>>>

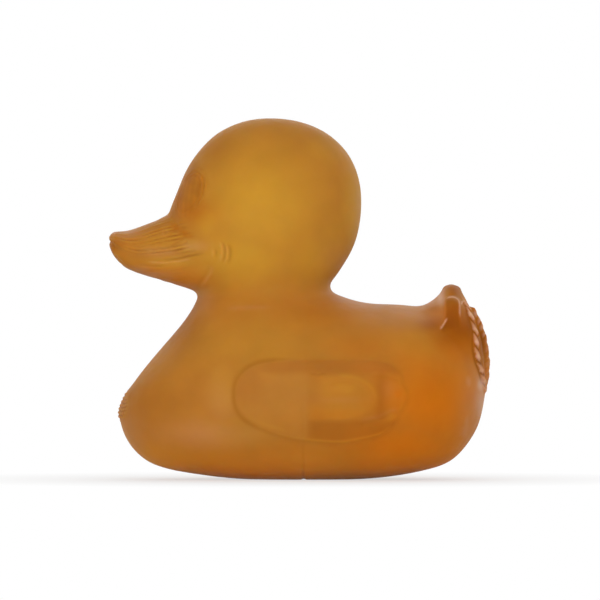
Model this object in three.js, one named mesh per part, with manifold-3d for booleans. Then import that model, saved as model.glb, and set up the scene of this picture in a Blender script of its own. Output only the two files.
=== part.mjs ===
// Rubber bath duck, moulded in one piece: body, neck, head, bill, wings, tail and eyes are one skin.
// Millimetres, +Z up. The bill points to -X, and the duck is the same on both sides of the plane Y = 0.
// The origin is on the table, under the middle of the duck's length.
import * as THREE from "three";
import { mergeVertices } from "three/addons/utils/BufferGeometryUtils.js";
import Module from "manifold-3d";

// Body
const BODY_LENGTH = 102.5; // front of the chest to the rump, without the tail ribs
const BODY_WIDTH = 76; // at the wings
const BACK_HEIGHT = 49.2; // table to the back

// Head and neck
const HEAD_LENGTH = 54.6; // back of the head to the hidden front behind the bill
const HEAD_HEIGHT = 50.4;
const HEAD_WIDTH = 53.2;
const NECK_WIDTH = 45;
const HEAD_SETBACK = 40.6; // front of the chest to the middle of the head
const HEAD_RISE = 75.9; // table to the middle of the head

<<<

Can you write out the lines above, from the first one through the one containing "import Module from", exactly as they appear and nothing more?

> **EXPECTED ANSWER**
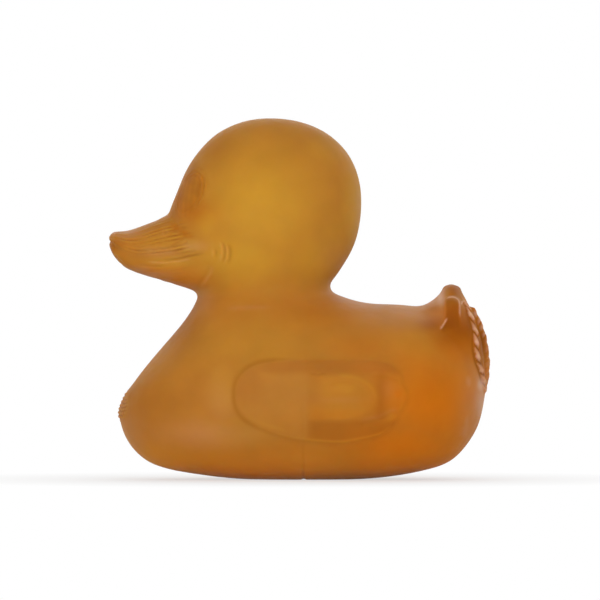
Model this object in three.js, one named mesh per part, with manifold-3d for booleans. Then import that model, saved as model.glb, and set up the scene of this picture in a Blender script of its own. Output only the two files.
=== part.mjs ===
// Rubber bath duck, moulded in one piece: body, neck, head, bill, wings, tail and eyes are one skin.
// Millimetres, +Z up. The bill points to -X, and the duck is the same on both sides of the plane Y = 0.
// The origin is on the table, under the middle of the duck's length.
import * as THREE from "three";
import { mergeVertices } from "three/addons/utils/BufferGeometryUtils.js";
import Module from "manifold-3d";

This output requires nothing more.